Lillevand recalled that was working at Cal State East Bay when she learned of his death and suggested immediately that the city should do something to honor Hege’s memory, “Then I forgot about it,” not realizing the complexities of government in carrying out such an idea.

As recreation director, “I met his parents at their home just a few blocks from here. They were open to the idea.”

Unfortunately, his father, retired physician John Steele Hege, did not live to see the completion of the field renovation and backstop dedication in his son’s honor, dying in February 2017.

“John Raymond Hege, please know you are truly appreciated by the city of Piedmont and we dedicate this backstop in your memory,” Lillevand said.

As an umpire and a police officer, “His positions in the community were rooted in compassion and selflessness.”

PRFO President Steve Collins addresses the crowd while Vice Mayor Teddy Gray King looks on.

Steve Collins, president of the volunteer Piedmont Recreational Facilities Organization, commended “the ability of the Piedmont community to rally support and raise funds” for a tribute to one of their own.

“It’s hard to envision a better outcome and a more suitable and caring donation than a backstop where he spend so much time,” he said. “What do you think — would he have called the game today? Would he have let them play?”

Tam Hege was upbeat and gracious in her remarks at the podium and in talking with well-wishers afterward, but acknowledged that “This is going to be a bad year because it’s the 10-year anniversary.”

She said she only learned recently that on his last day of duty, John Hege was at a youth baseball celebration in East Oakland, where he  shared his love of the game and let kids sit on his motorcycle.
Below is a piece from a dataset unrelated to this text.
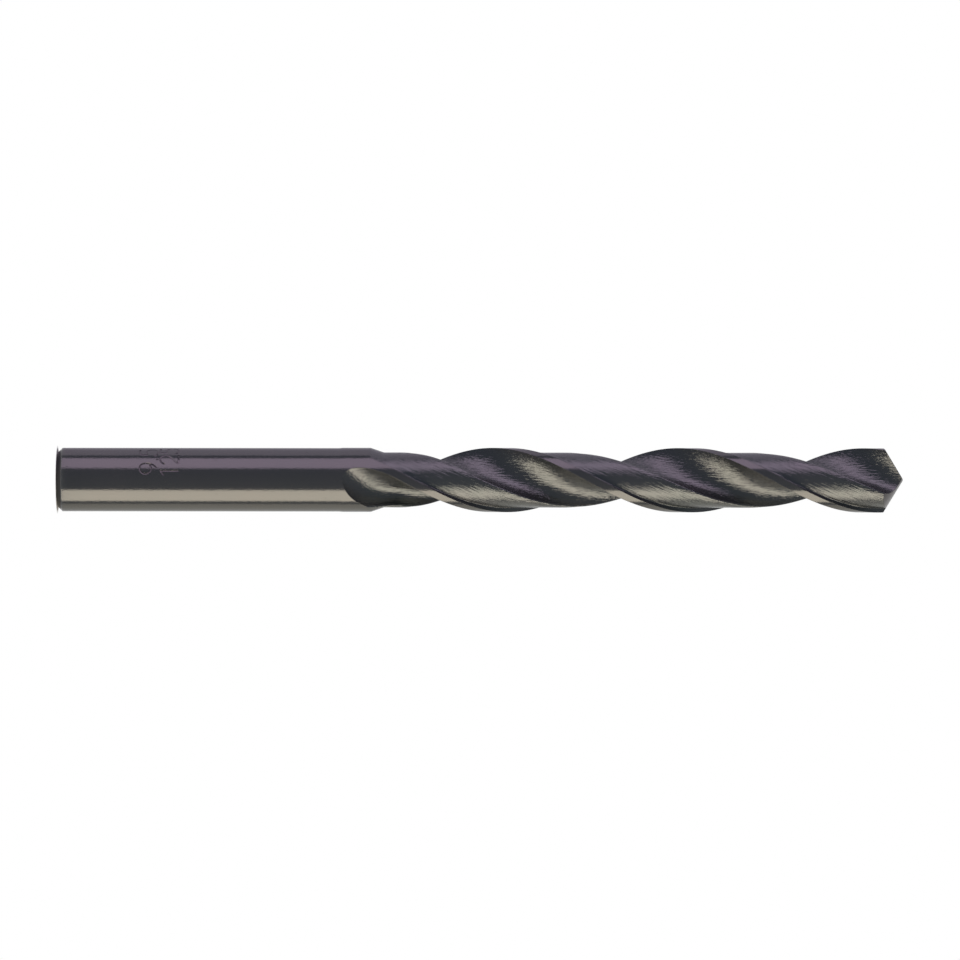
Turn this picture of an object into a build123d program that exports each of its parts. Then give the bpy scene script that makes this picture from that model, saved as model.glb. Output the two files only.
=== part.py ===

Tam Hege said that among the four OPD officers killed on March 21, 2009, her son was the lone organ donor.

“He was the only one who got to Highland Hospital still alive,” she said. “He was given CPR by someone on the street — we don’t know who it was.”

She said her son was inspired to get an organ donor card after learning a friend of the family’s received a donated kidney.

Tam Hege addresses the crowd

“John wasn’t a perfect child, but he loved what he did and he was a good police officer,” Tam Hege said.

“It means a lot,” she said of the backstop dedication. “This was a crummy field until they did the work.”

During her remarks Hege explained why it was important to her husband that the backstop dedication include the middle name of their son. John Raymond Hege was given his middle name in remembrance of his grandfather. Capt. Raymond Webster Hege, a U.S. Navy physician, was among 346 men killed May 11, 1945, in a kamikaze attack on the USS Bunker Hill, which was providing support for the invasion of Okinawa during World War II.

She said her husband would have appreciated the tribute and wished he was alive to see it.

Standing for the Pledge of Allegiance

Among those who came to talk to Tam Hege after the ceremony was Patrick Richards, a classmate of one of Hege’s sisters and “a couple of years behind John” at Piedmont High, who is now a paramedic some 150 miles away from the Bay Area. Richards said after the ceremony that he was on a call for a man having heart trouble “a year or so after John was killed in the line of duty.” He noticed that the man wore a wristband proclaiming that he was the recipient of  John Hege’s donated heart.

“It was serendipity,” Richards said. “The odds of it happening are too high to think about.”